EXERCISE REQUIREMENTS:
Review the material line by line. Identify and copy every line that contains the string "Blender".

DATA SUPPLIED:
+===+
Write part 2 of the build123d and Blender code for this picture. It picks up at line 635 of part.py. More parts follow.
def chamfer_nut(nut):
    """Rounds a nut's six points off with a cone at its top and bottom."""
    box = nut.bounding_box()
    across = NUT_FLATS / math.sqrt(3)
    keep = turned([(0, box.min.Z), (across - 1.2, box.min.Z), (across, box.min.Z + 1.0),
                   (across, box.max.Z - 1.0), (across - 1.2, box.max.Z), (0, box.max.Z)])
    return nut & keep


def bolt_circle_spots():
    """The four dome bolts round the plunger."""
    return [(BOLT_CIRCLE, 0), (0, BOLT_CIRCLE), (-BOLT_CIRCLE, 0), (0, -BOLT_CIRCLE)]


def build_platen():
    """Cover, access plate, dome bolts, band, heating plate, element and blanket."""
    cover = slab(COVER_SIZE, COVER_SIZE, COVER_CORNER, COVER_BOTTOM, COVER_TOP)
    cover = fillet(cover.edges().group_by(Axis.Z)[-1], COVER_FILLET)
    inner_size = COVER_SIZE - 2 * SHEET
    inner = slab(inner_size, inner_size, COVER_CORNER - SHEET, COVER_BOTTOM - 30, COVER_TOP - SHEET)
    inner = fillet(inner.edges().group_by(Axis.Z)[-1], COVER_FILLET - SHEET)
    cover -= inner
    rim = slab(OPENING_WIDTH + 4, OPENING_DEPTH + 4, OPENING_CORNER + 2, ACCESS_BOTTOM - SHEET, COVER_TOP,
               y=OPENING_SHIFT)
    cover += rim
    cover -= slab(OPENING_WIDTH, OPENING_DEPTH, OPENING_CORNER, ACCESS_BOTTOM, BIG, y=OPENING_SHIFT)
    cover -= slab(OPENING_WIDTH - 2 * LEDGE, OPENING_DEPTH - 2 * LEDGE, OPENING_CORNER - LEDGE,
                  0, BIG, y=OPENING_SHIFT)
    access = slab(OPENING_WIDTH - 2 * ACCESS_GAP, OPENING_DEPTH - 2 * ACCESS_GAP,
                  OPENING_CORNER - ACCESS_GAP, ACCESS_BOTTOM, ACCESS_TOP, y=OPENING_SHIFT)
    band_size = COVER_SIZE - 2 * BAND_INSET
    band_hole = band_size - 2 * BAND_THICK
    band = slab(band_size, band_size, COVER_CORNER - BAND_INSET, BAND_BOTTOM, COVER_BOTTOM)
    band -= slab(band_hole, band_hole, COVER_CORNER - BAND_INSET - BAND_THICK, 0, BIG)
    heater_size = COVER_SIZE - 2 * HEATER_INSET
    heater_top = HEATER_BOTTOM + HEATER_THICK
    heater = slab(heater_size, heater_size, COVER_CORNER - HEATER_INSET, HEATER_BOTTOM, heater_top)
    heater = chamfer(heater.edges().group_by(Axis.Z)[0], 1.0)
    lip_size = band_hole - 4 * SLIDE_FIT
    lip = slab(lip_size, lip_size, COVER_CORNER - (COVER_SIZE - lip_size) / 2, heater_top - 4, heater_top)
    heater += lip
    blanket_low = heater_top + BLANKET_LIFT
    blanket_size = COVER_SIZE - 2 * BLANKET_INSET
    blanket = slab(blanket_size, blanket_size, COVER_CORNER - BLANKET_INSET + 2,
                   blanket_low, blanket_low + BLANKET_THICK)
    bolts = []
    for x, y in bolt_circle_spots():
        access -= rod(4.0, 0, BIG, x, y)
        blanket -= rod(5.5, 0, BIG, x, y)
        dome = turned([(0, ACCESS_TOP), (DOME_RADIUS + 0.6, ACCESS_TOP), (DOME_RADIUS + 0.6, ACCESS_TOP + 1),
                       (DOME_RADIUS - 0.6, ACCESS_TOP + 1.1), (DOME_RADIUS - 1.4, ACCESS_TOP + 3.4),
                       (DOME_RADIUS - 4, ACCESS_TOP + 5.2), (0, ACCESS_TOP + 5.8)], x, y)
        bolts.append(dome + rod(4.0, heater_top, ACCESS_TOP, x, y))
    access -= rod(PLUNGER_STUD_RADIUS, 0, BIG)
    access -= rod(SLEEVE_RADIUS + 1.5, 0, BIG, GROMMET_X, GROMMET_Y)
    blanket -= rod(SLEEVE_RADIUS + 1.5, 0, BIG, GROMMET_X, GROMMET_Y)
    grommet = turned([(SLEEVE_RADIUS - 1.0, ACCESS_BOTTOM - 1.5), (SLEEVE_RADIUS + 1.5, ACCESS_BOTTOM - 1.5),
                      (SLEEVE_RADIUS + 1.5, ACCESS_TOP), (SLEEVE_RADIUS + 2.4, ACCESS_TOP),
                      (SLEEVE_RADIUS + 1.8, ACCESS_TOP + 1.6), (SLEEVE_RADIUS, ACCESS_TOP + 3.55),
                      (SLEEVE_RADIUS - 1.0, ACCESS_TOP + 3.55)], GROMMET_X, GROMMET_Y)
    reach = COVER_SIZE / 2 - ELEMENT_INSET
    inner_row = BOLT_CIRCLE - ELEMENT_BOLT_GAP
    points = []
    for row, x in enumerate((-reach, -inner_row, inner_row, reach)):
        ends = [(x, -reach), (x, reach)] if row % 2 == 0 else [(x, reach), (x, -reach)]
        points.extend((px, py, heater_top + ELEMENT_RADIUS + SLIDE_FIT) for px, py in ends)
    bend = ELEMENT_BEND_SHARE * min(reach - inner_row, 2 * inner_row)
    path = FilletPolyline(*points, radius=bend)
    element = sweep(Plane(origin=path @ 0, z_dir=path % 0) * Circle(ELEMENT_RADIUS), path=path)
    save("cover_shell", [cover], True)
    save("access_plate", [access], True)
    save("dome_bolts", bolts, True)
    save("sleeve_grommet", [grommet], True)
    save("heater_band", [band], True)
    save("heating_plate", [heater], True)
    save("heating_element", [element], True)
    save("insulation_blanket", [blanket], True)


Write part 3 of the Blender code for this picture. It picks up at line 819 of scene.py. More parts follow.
+===+
CORRECT OUTPUT:
Write part 2 of the build123d and Blender code for this picture. It picks up at line 635 of part.py. More parts follow.
Write part 3 of the Blender code for this picture. It picks up at line 819 of scene.py. More parts follow.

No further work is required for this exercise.